The New "Right To Life"

09 August 2011
Amidst all the doom and gloom this morning, some nice news for a change; Federal Finance Minister Penny Wong and her partner, Sophie Allouache, are expecting their first child (surely showing some confidence in the economy). Whilst it's no one's damn business how any child is conceived, unless the parents choose to say so, in this case Ms Wong has; thanking the IVF clinic and donor who have helped the couple to achieve their pregnancy.

Well, most people would think it lovely news anyway. But I'm sure talkback radio and the Murdoch press are soon to go into overdrive (edit: they already have) about the whole thing - two women having a baby together? Oh how icky, how unnatural. The more enlightened of them won't directly say such things, though - they'll dress it up in concern for the child. Such views aren't rare; take this piece from social activist Maggie Millar published in the Fairfax press last week. In writing that "Recent talk about the rights of gay and infertile couples, and some single women, to 'donor' conception and adoption emphasises adult entitlements at the expense of infants", Ms Millar confuses legal access to donor sperm and eggs with the horrific trade in human foetuses and live children. The heartbreaking trade in humans is something no one can condone, but Ms Millar and others like her apply the same moral standard to children conceived using donor eggs and sperm in this country. The rights of these children, Ms Millar declares, are overridden by the rights of the adults who wish to access donor reproductive technology.

It's a complicated legal issue, but not one that is helped by simplistic "won't somebody think of the children?" pleas. To quote again from the article, "According to Australian ethicist Professor Margaret Somerville, no procedure should be embarked upon unless we can be absolutely certain that children conceived by various medical interventions will approve of what was done to them as infants when they reach adulthood." Normally I agree that no medical intervention should take place unless it is to the benefit of the child (I've written extensively over the years of my horror of circumcision). But in this case, lack of intervention wouldn't result in a different outcome for the child - but no child at all. Should we weigh up whether every child will deem their existence worthwhile before deciding if they should be born? I think many people deep down can't quite shake the idea that the souls of unborn children are floating around, ready to attach themselves to live babies; in this case, we are condemning these kids to a less-than-perfect family situation, and if things had just been a bit different, they could have gone to a loving house with a Mum, Dad and huge mortgage in the suburbs.

But it's simply the case that without such reproductive technology, they would never have been born; without the particular combination of DNA their existence, such as it may be, would not have commenced. It is heartbreaking to read the stories of young adults, frustrated in attempts to learn of their genetic heritage, feeling rejected by their biological parents. But when Ms Millar writes "To force any human being to forfeit their own reality...in order that someone else can live out their dream of parenthood is highly questionable", she fails to realise that for many of these children, without donor reproductive technology there simply would be no reality. They would never have existed.

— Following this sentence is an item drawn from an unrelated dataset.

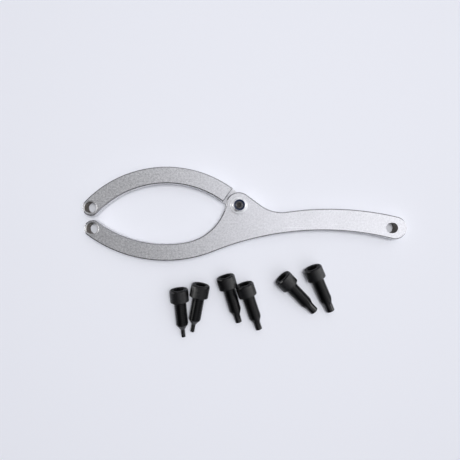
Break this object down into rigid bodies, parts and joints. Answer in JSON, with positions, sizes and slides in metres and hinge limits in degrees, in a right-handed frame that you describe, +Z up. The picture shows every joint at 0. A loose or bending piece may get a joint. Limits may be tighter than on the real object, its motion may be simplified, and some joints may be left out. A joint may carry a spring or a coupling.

So what is the answer here? We have to balance the rights of the young people using donor technologies, with yes the rights of adults to access the technology...and an acknowledgement that for most people in this country, being born is better than the alternative. Should young people be born at all cots? Of course not, otherwise we'd be going down the uncomfortable path of banning abortions. But on the other hand, children born through natural conception also do not get a say in whether they feel their existence has been worthwhile - and nor do we have social commentators huffing about whether they really should have been born. Is this all a smokescreen for saying not only that if you're not lucky enough to be straight and fertile you don't deserve to have kids, but that some children - the offspring of the fertile and monogamous - have more of a right to life than others? God I hope not, but it's hard to escape that conclusion.